A draft of an executive order explains that the White House plans to take a close look at the, "resiliency and capacity of the American manufacturing supply chains and defense industrial base to support national security [and] emergency preparedness," according to CNBC.

The move likely signals a strategic reevaluation of American dependence on foreign trade, particularly with China. As a candidate on the campaign trail in 2020, Biden noted that the US was in need of new rules and new processes to dictate trade relationships with foreign countries. In its first month, the Biden administration has maintained that the US is looking to counter Chinese military expansionism and human rights abuses.
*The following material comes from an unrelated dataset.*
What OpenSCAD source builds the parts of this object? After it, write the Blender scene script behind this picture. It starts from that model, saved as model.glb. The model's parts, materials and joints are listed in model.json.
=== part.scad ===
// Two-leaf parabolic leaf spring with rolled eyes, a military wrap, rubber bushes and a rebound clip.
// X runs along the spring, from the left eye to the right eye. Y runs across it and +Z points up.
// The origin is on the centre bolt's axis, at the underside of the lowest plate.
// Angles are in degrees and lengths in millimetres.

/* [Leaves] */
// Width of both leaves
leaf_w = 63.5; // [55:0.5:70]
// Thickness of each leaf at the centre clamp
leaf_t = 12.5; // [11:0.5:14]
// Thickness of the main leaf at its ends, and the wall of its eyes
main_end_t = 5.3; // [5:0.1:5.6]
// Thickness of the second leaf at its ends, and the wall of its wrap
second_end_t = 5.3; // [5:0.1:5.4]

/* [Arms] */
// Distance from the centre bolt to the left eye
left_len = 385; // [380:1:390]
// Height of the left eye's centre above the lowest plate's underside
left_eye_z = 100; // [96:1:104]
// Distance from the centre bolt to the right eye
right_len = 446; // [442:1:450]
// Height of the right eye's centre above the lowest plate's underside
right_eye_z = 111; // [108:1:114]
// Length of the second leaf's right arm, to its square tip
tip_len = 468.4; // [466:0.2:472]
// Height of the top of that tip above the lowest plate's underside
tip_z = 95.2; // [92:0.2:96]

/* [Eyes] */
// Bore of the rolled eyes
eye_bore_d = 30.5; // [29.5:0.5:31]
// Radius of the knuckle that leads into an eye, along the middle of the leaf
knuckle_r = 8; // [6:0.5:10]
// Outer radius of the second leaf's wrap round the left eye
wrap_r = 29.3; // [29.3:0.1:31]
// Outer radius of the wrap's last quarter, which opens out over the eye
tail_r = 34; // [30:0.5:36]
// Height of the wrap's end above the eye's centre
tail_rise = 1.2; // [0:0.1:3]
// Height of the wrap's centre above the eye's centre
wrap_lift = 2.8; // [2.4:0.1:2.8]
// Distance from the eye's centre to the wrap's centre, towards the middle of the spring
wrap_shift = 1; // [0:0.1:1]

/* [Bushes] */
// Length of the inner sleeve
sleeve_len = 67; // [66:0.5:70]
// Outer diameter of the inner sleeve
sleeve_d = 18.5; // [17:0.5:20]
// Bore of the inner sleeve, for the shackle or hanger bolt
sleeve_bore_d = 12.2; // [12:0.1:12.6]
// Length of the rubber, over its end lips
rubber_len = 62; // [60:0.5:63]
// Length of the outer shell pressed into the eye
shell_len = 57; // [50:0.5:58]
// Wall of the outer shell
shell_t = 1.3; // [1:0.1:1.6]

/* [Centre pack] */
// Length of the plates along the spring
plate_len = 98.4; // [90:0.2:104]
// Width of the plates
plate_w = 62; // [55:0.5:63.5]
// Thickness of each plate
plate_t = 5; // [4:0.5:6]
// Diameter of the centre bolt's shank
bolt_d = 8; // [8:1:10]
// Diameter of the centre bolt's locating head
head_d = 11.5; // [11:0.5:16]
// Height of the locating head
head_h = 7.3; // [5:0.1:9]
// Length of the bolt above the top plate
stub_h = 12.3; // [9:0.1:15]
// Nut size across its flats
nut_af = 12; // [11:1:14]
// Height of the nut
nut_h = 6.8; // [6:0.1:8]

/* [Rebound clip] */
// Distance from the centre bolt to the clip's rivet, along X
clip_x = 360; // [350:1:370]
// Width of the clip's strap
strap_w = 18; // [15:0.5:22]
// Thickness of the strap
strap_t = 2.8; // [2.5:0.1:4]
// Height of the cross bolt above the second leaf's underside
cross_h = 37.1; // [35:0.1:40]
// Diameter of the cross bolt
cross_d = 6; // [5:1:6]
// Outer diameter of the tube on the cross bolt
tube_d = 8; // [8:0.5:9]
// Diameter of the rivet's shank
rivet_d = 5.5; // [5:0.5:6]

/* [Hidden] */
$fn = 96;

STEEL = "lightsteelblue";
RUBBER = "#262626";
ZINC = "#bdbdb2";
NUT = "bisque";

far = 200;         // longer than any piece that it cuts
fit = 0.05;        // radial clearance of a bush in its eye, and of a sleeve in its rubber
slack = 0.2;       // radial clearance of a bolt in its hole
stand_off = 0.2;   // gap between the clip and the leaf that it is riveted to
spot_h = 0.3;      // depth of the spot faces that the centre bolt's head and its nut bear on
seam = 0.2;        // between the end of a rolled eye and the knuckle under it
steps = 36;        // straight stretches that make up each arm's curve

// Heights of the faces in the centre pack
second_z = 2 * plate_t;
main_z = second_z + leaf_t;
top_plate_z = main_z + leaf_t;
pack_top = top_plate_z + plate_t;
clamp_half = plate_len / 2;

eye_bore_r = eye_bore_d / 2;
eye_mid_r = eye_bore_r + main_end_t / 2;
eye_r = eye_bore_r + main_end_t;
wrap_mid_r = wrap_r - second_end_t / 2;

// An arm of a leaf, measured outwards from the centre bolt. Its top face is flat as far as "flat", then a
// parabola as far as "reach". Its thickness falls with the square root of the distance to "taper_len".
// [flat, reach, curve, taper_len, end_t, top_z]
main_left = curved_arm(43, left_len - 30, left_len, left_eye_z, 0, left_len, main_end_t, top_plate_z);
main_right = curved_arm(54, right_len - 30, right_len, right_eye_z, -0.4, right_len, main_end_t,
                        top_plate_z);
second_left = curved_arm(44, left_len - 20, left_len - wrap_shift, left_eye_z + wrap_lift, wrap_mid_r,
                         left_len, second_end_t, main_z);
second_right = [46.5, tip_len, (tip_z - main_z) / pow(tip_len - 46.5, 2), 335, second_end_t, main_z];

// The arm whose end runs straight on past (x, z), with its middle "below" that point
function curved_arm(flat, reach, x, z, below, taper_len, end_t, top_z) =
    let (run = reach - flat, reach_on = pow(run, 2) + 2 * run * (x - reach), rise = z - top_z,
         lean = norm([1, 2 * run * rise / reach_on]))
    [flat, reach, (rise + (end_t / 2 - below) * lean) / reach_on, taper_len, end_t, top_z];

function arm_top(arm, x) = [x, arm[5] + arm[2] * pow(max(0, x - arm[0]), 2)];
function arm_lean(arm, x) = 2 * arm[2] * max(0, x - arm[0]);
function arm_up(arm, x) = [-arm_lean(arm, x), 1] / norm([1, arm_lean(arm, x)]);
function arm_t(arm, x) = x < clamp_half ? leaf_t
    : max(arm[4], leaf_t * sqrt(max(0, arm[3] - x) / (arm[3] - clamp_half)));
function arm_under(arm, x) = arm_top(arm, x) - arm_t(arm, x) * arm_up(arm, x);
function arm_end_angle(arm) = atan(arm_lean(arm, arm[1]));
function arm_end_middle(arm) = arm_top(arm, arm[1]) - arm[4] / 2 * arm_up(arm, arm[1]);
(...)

The effort would also echo a 2016 move by the Obama administration, which under the President's Council of Advisors on Science and Technology launched a semiconductor study group comprised of industry veterans to examine supply chain issues.
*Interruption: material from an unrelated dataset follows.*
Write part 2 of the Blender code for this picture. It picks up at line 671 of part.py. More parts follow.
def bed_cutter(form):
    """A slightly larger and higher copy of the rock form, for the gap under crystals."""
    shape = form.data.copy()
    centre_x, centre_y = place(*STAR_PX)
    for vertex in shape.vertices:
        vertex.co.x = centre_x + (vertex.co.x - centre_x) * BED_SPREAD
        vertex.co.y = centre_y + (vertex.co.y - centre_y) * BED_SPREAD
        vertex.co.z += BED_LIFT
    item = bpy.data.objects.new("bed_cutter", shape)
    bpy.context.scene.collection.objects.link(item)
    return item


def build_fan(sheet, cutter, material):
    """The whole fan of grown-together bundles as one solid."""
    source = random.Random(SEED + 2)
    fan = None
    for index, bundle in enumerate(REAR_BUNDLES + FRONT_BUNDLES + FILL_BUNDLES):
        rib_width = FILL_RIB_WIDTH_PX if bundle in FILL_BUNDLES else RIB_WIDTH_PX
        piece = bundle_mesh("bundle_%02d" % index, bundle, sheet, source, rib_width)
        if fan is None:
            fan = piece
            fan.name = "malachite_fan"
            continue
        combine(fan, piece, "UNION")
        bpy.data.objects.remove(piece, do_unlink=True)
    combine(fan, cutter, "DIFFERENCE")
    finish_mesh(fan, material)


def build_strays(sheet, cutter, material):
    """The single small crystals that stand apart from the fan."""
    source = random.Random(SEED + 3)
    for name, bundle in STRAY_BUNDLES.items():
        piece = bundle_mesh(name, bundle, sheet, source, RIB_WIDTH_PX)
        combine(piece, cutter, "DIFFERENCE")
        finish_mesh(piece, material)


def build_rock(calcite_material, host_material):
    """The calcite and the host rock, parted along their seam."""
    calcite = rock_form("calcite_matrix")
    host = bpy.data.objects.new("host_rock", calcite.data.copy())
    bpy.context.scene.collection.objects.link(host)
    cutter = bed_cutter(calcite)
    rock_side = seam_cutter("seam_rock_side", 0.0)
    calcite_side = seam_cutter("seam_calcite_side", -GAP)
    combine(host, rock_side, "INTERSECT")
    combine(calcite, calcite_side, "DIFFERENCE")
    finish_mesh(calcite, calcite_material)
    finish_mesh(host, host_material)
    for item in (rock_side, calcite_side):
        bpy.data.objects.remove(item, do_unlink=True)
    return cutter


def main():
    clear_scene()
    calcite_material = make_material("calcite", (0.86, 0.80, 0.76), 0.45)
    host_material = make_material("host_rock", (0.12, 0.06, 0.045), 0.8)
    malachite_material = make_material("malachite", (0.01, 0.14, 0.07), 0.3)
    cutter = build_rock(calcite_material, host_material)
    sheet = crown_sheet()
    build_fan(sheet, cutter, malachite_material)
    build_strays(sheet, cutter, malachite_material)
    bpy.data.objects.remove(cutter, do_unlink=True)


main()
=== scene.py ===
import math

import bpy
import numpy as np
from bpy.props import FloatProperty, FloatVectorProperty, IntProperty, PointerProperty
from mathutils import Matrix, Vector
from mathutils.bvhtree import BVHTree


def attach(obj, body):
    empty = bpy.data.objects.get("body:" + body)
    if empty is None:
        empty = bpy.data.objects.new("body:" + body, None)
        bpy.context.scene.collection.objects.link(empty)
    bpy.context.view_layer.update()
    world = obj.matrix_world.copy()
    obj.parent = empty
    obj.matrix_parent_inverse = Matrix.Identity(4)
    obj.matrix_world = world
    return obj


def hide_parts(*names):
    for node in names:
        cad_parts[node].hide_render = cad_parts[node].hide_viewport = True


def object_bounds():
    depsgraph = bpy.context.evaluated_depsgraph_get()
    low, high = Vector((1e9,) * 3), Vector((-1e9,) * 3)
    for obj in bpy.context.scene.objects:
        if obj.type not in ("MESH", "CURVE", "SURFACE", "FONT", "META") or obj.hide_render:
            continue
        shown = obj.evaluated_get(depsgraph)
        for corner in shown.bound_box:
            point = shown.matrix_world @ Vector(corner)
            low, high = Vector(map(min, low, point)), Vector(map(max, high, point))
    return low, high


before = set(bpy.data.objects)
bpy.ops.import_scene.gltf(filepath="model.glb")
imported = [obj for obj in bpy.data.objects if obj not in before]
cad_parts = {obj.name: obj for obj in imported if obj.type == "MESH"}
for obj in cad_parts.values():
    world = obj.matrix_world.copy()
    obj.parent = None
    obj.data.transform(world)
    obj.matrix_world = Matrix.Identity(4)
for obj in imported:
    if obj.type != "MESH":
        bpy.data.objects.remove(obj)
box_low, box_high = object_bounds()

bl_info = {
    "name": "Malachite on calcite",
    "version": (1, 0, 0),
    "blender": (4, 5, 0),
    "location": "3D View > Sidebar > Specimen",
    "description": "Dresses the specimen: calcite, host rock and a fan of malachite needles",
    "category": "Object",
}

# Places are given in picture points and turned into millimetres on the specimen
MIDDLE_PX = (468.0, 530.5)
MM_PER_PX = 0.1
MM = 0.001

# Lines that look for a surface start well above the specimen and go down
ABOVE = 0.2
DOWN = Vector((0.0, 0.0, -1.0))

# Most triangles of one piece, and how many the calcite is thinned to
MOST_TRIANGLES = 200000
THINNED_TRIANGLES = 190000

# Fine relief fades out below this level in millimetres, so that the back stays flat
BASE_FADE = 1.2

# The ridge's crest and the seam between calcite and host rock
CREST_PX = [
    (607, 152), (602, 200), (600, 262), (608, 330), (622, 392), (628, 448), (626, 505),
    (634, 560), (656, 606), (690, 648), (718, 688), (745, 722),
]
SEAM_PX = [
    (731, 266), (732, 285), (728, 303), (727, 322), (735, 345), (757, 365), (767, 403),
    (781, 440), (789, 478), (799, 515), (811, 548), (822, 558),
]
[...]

"Some countries that are important in this domain are subsidizing their domestic semiconductor industry or requiring implicit transfer of technology and intellectual property in exchange for market access," the Obama administration said in a statement at the time.

That uneasiness with foreign leverage over access to semiconductors and other critical supply chains continued into the Trump administration, which saw fit to impose steep tariffs on Chinese trade. In 2020, the Trump administration sent a letter to US companies instructing them to seek a license before exporting certain goods to Semiconductor Manufacturing International Corporation, China's largest chipmaker.

The Biden administration didn't immediately respond to a request for comment. CNBC notes that the text of any final executive order could ultimately vary from the current draft.